DATASET EXTRACT
■ ■ ■

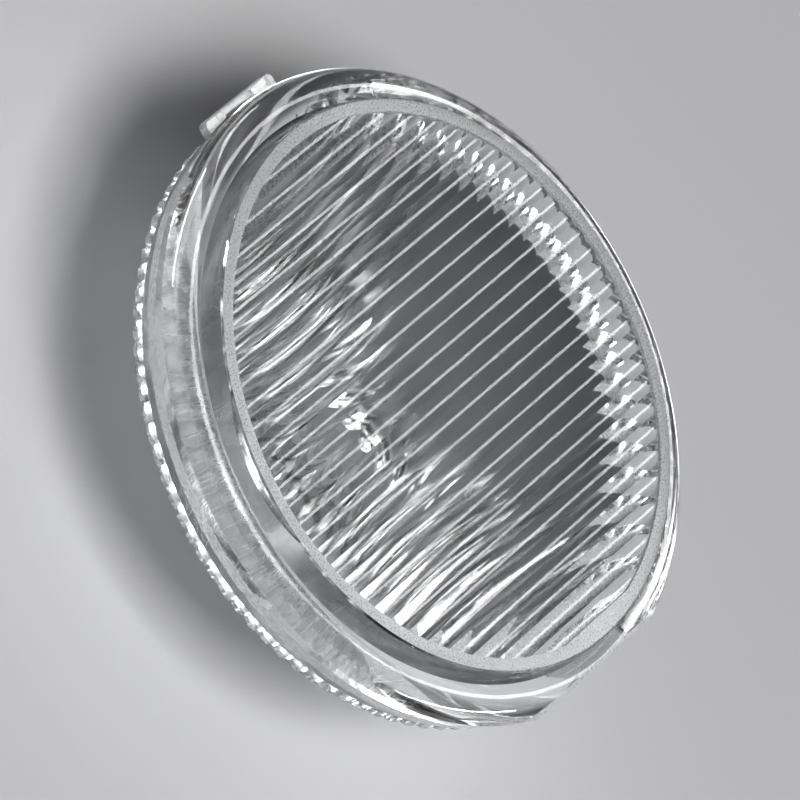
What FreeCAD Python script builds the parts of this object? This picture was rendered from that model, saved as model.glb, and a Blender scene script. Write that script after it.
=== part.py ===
import FreeCAD, Part
import math
import os

from FreeCAD import Vector

os.makedirs("parts", exist_ok=True)

# Collimating lens for one high-power LED, injection moulded in one piece of clear acrylic.
# The optical axis is Z. The LED end stands on the plane Z = 0 and light leaves at the top.
# The LED sits in a recess at the bottom. A bulging reflector wall turns its side light
# upwards by total internal reflection, and a small convex lens above it takes the rest.
# The light leaves through a round field of parallel half-round ribs that run along X and
# spread the beam along Y. The field is sunk, so the ring around it guards the ribs. A
# rounded flange with a drafted side wall carries the lens. It has a fluted rim behind it,
# a keying tab at +Y and a trimmed gate flat at -Y.
# Lengths are millimetres.

# Overall sizes
flange_diameter = 35.0
face_height = 14.6

# Front face, from the flange's outside inwards and from the face ring down
bead_width = 2.0
bead_bulge = 0.55
groove_depth = 1.35
face_wall_run = 0.25
face_ring_width = 0.75
face_bevel = 0.1

# Ribs of the light-spreading field, sunk below the face ring, and the field's flat at -Y
rib_pitch = 1.036
rib_height = 0.16
crest_depth = 0.18
field_flat_cut = 0.3

# Flange side wall, all depths from the face ring, and the bevel at its back
corner_depth = 1.95
wall_depth = 3.8
wall_run = 0.43
flange_thickness = 4.2
back_bevel_run = 0.18

# Fluted rim behind the flange
rim_step = 0.04
rim_width = 1.85
rim_height = 0.75
flute_count = 96
flute_depth = 0.15

# Reflector body
ledge_width = 1.8
reflector_bulge = 0.5
foot_height = 0.6
foot_step = 0.25
foot_ring_width = 1.15

# Recess for the LED: a straight pocket, then a tapered well closed by a convex lens
pocket_diameter = 8.8
pocket_depth = 1.2
well_step = 0.6
well_taper_run = 0.3
well_depth = 6.4
lens_bulge = 1.3

# Keying tab at +Y, just below the parting line, and the shallow pocket in its top
tab_width = 5.95
tab_projection = 0.45
tab_drop = 0.18
tab_thickness = 0.55
tab_corner_radius = 0.3
notch_width = 2.85
notch_reach = 0.33
notch_rim = 0.12
notch_depth = 0.25

# Gate flat at -Y, trimmed further in front of the parting line
gate_flat_cut = 0.9
gate_land_width = 0.4

# How far a solid reaches into its neighbour, or a cutter past the outside
join_depth = 0.5

# Worked out from the sizes above
flange_radius = flange_diameter / 2
groove_radius = flange_radius - bead_width
face_radius = groove_radius - face_wall_run
rib_field_radius = face_radius - face_ring_width
corner_height = face_height - corner_depth
tab_height = corner_height - tab_drop
underside_height = face_height - flange_thickness
wall_foot_radius = flange_radius - wall_run
underside_radius = wall_foot_radius - back_bevel_run
rim_radius = underside_radius - rim_step
rim_bore_radius = rim_radius - rim_width
reflector_top_radius = rim_bore_radius - ledge_width
pocket_radius = pocket_diameter / 2
foot_radius = pocket_radius + foot_ring_width
reflector_foot_radius = foot_radius - foot_step
well_radius = pocket_radius - well_step
well_top_radius = well_radius - well_taper_run


def section_point(radius, height):
    """Point of the half section, in the XZ plane."""
    return Vector(radius, 0, height)


def bulged_arc(start, end, bulge):
    """Arc from start to end that stands off its chord by bulge, to the left of the way."""
    chord = end - start
    left = Vector(-chord.z, 0, chord.x).normalize()
    middle = (start + end) / 2 + left * bulge
    return Part.Arc(start, middle, end).toShape()


def dome_arc(edge_radius, edge_height, bulge):
    """Arc from a rim to the axis, level where it meets the axis, bulging downwards."""
    sphere_radius = (edge_radius ** 2 + bulge ** 2) / (2 * bulge)
    centre_height = edge_height - bulge + sphere_radius
    half_angle = math.asin(edge_radius / sphere_radius) / 2
    middle_radius = sphere_radius * math.sin(half_angle)
    middle_height = centre_height - sphere_radius * math.cos(half_angle)
    middle = section_point(middle_radius, middle_height)
    pole = section_point(0, edge_height - bulge)
    return Part.Arc(section_point(edge_radius, edge_height), middle, pole).toShape()


def turned_body():
    """Everything that is round about the axis, as one turned half section."""
    face_centre = section_point(0, face_height)
    face_edge = section_point(face_radius - face_bevel, face_height)
    face_wall_top = section_point(face_radius, face_height - face_bevel)
    groove = section_point(groove_radius, face_height - groove_depth)
    corner = section_point(flange_radius, corner_height)
    wall_foot = section_point(wall_foot_radius, face_height - wall_depth)
    underside_edge = section_point(underside_radius, underside_height)
    reflector_top = section_point(reflector_top_radius, underside_height)
    reflector_foot = section_point(reflector_foot_radius, foot_height)
    foot_top = section_point(foot_radius, foot_height)
    foot_outside = section_point(foot_radius, 0)
    pocket_mouth = section_point(pocket_radius, 0)
    pocket_top = section_point(pocket_radius, pocket_depth)
    well_mouth = section_point(well_radius, pocket_depth)
    well_top = section_point(well_top_radius, well_depth)
    lens_pole = section_point(0, well_depth - lens_bulge)
    edges = [
        Part.makeLine(face_centre, face_edge),
        Part.makeLine(face_edge, face_wall_top),
        Part.makeLine(face_wall_top, groove),
        bulged_arc(groove, corner, bead_bulge),
        Part.makeLine(corner, wall_foot),
        Part.makeLine(wall_foot, underside_edge),
        Part.makeLine(underside_edge, reflector_top),
        bulged_arc(reflector_top, reflector_foot, -reflector_bulge),
        Part.makeLine(reflector_foot, foot_top),
        Part.makeLine(foot_top, foot_outside),
        Part.makeLine(foot_outside, pocket_mouth),
        Part.makeLine(pocket_mouth, pocket_top),
        Part.makeLine(pocket_top, well_mouth),
        Part.makeLine(well_mouth, well_top),
        dome_arc(well_top_radius, well_depth, lens_bulge),
        Part.makeLine(lens_pole, face_centre),
    ]
    half_section = Part.Face(Part.Wire(edges))
    return half_section.revolve(Vector(0, 0, 0), Vector(0, 0, 1), 360)


def rib_recess():
    """What the sunk field takes out of the face: ribs below, open above, one flat at -Y."""
    ribs_each_side = math.ceil(rib_field_radius / rib_pitch)
    block_side = ribs_each_side * rib_pitch
    block_end = rib_field_radius + join_depth
    crest_height = face_height - crest_depth
    root_height = crest_height - rib_height
    open_height = face_height + join_depth
    edges = []
    for index in range(2 * ribs_each_side):
        left = index * rib_pitch - block_side
        root = Vector(-block_end, left, root_height)
        crest = Vector(-block_end, left + rib_pitch / 2, crest_height)
        next_root = Vector(-block_end, left + rib_pitch, root_height)
        edges.append(Part.Arc(root, crest, next_root).toShape())
    first_root = Vector(-block_end, -block_side, root_height)
    last_root = Vector(-block_end, block_side, root_height)
    first_open = Vector(-block_end, -block_side, open_height)
    last_open = Vector(-block_end, block_side, open_height)
    edges.append(Part.makeLine(last_root, last_open))
    edges.append(Part.makeLine(last_open, first_open))
    edges.append(Part.makeLine(first_open, first_root))
    block = Part.Face(Part.Wire(edges)).extrude(Vector(2 * block_end, 0, 0))
    trim_base = Vector(0, 0, root_height - join_depth)
    trim_height = open_height - root_height + 2 * join_depth
    field = block.common(Part.makeCylinder(rib_field_radius, trim_height, trim_base))
    return field.cut(block_beyond(rib_field_radius - field_flat_cut, trim_base.z))


def rim_point(radius, flute_position):
    """Point of the rim's outline, its place counted in flutes from +X."""
    angle = 2 * math.pi * flute_position / flute_count
    return Vector(radius * math.cos(angle), radius * math.sin(angle), 0)


def fluted_rim():
    """Ring behind the flange whose outside is a row of convex upright flutes."""
    root_radius = rim_radius - flute_depth
    flutes = []
    for index in range(flute_count):
        root = rim_point(root_radius, index)
        crest = rim_point(rim_radius, index + 0.5)
        next_root = rim_point(root_radius, index + 1)
        flutes.append(Part.Arc(root, crest, next_root).toShape())
    outside = Part.Wire(flutes)
    bore = Part.Wire(Part.makeCircle(rim_bore_radius))
    outline = Part.makeFace([outside, bore], "Part::FaceMakerBullseye")
    outline.translate(Vector(0, 0, underside_height - rim_height))
    return outline.extrude(Vector(0, 0, rim_height + join_depth))


def keying_tab():
    """Thin tab on the flange wall at +Y, with a shallow pocket in its top."""
    inner_y = flange_radius - bead_width / 2
    outer_y = flange_radius + tab_projection
    origin = Vector(-tab_width / 2, inner_y, tab_height - tab_thickness)
    tab = Part.makeBox(tab_width, outer_y - inner_y, tab_thickness, origin)
    outer_corners = []
    for edge in tab.Edges:
        upright = abs(edge.tangentAt(edge.FirstParameter).z) > 0.5
        if upright and edge.CenterOfMass.y > (inner_y + outer_y) / 2:
            outer_corners.append(edge)
    return tab.makeFillet(tab_corner_radius, outer_corners)


def tab_notch():
    """Cutter for the pocket, which leaves a thin rim at the tab's outside."""
    far_y = flange_radius + tab_projection - notch_rim
    origin = Vector(-notch_width / 2, far_y - notch_reach, tab_height - notch_depth)
    return Part.makeBox(notch_width, notch_reach, notch_depth, origin)


def block_beyond(distance, height):
    """Cutter for everything further than distance towards -Y, from height upwards."""
    side = 2 * flange_radius
    origin = Vector(-flange_radius, -distance - side, height)
    return Part.makeBox(side, side, face_height, origin)


def lens():
    """The whole moulding as one solid."""
    gate_distance = flange_radius - gate_flat_cut
    body = turned_body()
    body = body.fuse([fluted_rim(), keying_tab()])
    body = body.cut([tab_notch(), rib_recess()])
    body = body.cut(block_beyond(gate_distance, 0))
    body = body.cut(block_beyond(gate_distance - gate_land_width, corner_height))
    return body.Solids[0]


lens().exportStep("parts/lens.step")
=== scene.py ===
import math

import bpy
import numpy as np
from mathutils import Matrix, Vector


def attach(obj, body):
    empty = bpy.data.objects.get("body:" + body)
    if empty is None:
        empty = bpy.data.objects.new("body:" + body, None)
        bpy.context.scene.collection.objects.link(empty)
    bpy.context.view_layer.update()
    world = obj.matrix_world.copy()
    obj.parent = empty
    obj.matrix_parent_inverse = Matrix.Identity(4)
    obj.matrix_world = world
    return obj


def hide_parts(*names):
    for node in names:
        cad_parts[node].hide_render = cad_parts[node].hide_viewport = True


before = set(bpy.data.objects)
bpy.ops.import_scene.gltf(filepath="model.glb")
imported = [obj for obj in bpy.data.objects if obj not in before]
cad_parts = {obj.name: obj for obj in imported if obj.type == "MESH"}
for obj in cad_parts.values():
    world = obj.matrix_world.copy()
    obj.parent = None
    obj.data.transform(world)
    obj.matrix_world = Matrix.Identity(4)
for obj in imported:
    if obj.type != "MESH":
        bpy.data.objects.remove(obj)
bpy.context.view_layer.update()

# Lengths here are millimetres, as in the part's source, and MM turns them into metres.
# The lamps, the camera and the floor's size are further down, next to what uses them.
MM = 0.001
FACE_HEIGHT = 14.6
FLANGE_RADIUS = 17.5
GROOVE_RADIUS = 15.5
FACE_RADIUS = 15.25
FACE_BEVEL = 0.1
FIELD_RADIUS = 14.5
FIELD_FLAT = 14.2
GROOVE_HEIGHT = FACE_HEIGHT - 1.35
CORNER_HEIGHT = FACE_HEIGHT - 1.95
BEAD_BULGE = 0.55
WALL_FOOT = (17.07, FACE_HEIGHT - 3.8)
UNDERSIDE = (16.89, FACE_HEIGHT - 4.2)
RIM_RADIUS = 16.85
RIM_BORE = 15.0
RIM_BOTTOM = UNDERSIDE[1] - 0.75
FLUTE_COUNT = 96
FLUTE_DEPTH = 0.15
REFLECTOR_TOP = 13.2
REFLECTOR_FOOT = (5.3, 0.6)
REFLECTOR_BULGE = 0.5
FOOT_RADIUS = 5.55
POCKET_RADIUS = 4.4
POCKET_DEPTH = 1.2
WELL_MOUTH = 3.8
WELL_TOP = (3.5, 6.4)
LENS_BULGE = 1.3
RIB_PITCH = 1.036
RIB_HEIGHT = 0.16
CREST_DEPTH = 0.18
TAB_WIDTH = 5.95
TAB_OUTER = FLANGE_RADIUS + 0.45
TAB_TOP = CORNER_HEIGHT - 0.18
TAB_THICKNESS = 0.55
TAB_CORNER = 0.3
NOTCH_WIDTH = 2.85
NOTCH_REACH = 0.33
NOTCH_RIM = 0.12
NOTCH_DEPTH = 0.25
GATE_DISTANCE = FLANGE_RADIUS - 0.9
GATE_FRONT_DISTANCE = GATE_DISTANCE - 0.4

# How finely the mesh follows the curves: points around, along each arc, and across a rib
SPIN = 8 * FLUTE_COUNT
BEAD_STEPS = 18
REFLECTOR_STEPS = 24
LENS_STEPS = 12
RIB_STEPS = 12
CORNER_STEPS = 6
SHARP_ANGLE = 24

# Finishes, by their place in the list of materials. NEAR is the slack for telling faces apart, and
# GATE_REACH is how far the gate's frosting reaches inwards.
POLISHED, FROSTED, SATIN, MATT_SATIN = range(4)
NEAR = 0.02
GATE_REACH = 0.2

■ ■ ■

WRITTEN INSTRUCTION
Repeat the span of lines that opens with the line holding "if empty is" and closes with the line holding "in imported if", exactly as it stands.

FINISHED EXERCISE
    if empty is None:
        empty = bpy.data.objects.new("body:" + body, None)
        bpy.context.scene.collection.objects.link(empty)
    bpy.context.view_layer.update()
    world = obj.matrix_world.copy()
    obj.parent = empty
    obj.matrix_parent_inverse = Matrix.Identity(4)
    obj.matrix_world = world
    return obj


def hide_parts(*names):
    for node in names:
        cad_parts[node].hide_render = cad_parts[node].hide_viewport = True


before = set(bpy.data.objects)
bpy.ops.import_scene.gltf(filepath="model.glb")
imported = [obj for obj in bpy.data.objects if obj not in before]
cad_parts = {obj.name: obj for obj in imported if obj.type == "MESH"}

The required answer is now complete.